Dairi: The US got involved in Iraq and Syria reluctantly. There were those in the US calling for the need to intervene in 2012. After chemical weapons were used by the army — by government forces — against the Syrian people, numerous parties in the US administration called on the president to intervene. However, he abstained from intervention at that time. I want to draw attention to the fact that President Barack Obama said he was disappointed regarding Libya, because he backed down on Libya after 2011, but he doesn’t feel the same amount of disappointment as he does for Syria. This is because the US was involved in the international alliance that toppled the dictatorship in Libya in 2011.

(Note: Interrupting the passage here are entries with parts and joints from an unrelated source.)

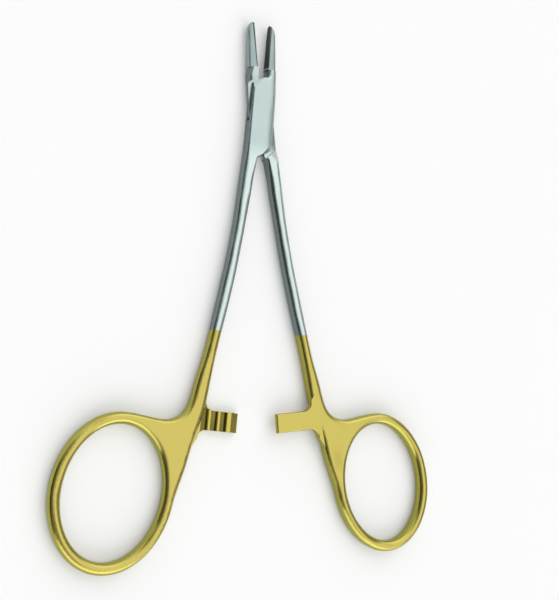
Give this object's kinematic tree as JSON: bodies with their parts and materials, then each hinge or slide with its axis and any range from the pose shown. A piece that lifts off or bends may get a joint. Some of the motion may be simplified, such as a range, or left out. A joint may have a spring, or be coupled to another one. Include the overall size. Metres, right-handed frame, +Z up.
{
  "type": "surgical needle holder",
  "caption": "Slim steel needle holder with short cross-hatched jaws, a box lock, long bowed shanks, a toothed ratchet and gilded finger rings.",
  "frame": {"origin": "middle of the resting instrument's outline on the surface it lies on", "axes": "+X across the two shanks, +Y along the instrument towards the jaws, +Z up from the surface, along the hinge"},
  "size_m": [0.0968, 0.1272, 0.0032],
  "materials": {
    "steel": "satin; polished with gilding from mid shank to the rings",
    "pin_steel": "ground flush and satin",
    "hard_metal": "matt, cross-hatched"
  },
  "bodies": {
    "box_side": {"box_half": "steel", "pivot_pin": "pin_steel", "box_jaw_insert": "hard_metal"},
    "tang_side": {"tang_half": "steel", "tang_jaw_insert": "hard_metal"}
  },
  "joints": [
    {"name": "box_lock_hinge", "type": "hinge", "parent": "box_side", "child": "tang_side", "pos_m": [0, 0.04007, 0.0016], "axis": [0, 0, 1], "range_deg": [-10.6, 39.4]}
  ]
}
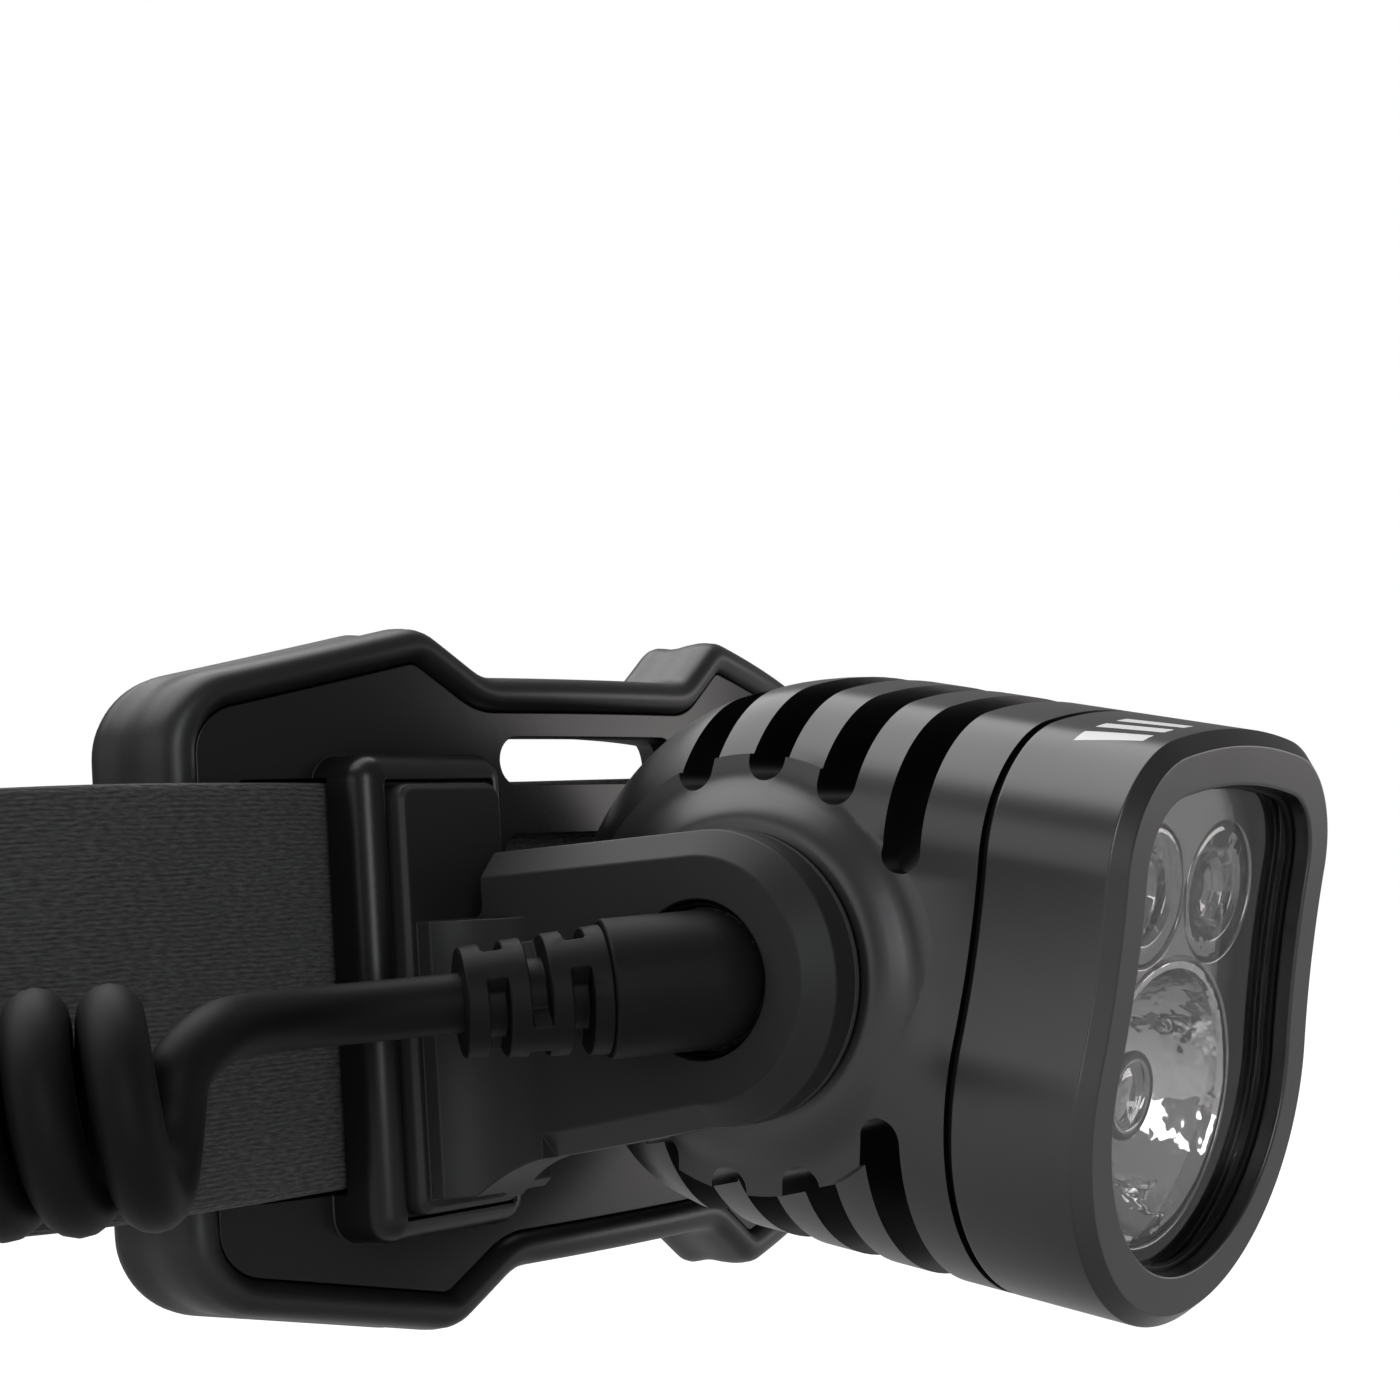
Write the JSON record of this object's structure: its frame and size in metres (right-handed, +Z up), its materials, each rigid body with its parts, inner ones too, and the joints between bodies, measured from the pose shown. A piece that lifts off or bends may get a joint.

Al-Hayat: There is criticism directed at Libya because it does not commit to international law, in particular the International Court of Justice (ICJ) and the International Criminal Court (ICC), in relation to Saif al-Islam Gadhafi. Are there any new developments on this issue?
Dairi: Saif al-Islam Gadhafi is in Zintan. Libya does not enjoy an independent government, and we truly hope that a natural consensus government will be formed to positively deal with these issues.
Al-Hayat: Why isn’t he handed over to the ICC or the authorities?
Dairi: Tribal parties have yet to hand him over. They are the ones who have detained him since 2011.
Al-Hayat: Isn’t this evidence of the structural weakness of the state?
Dairi: There has been structural weakness in the [Libyan] state since 2011. We entered into a deep chasm that brought us to where we are today, especially in light of the presence and growth of IS in Libya.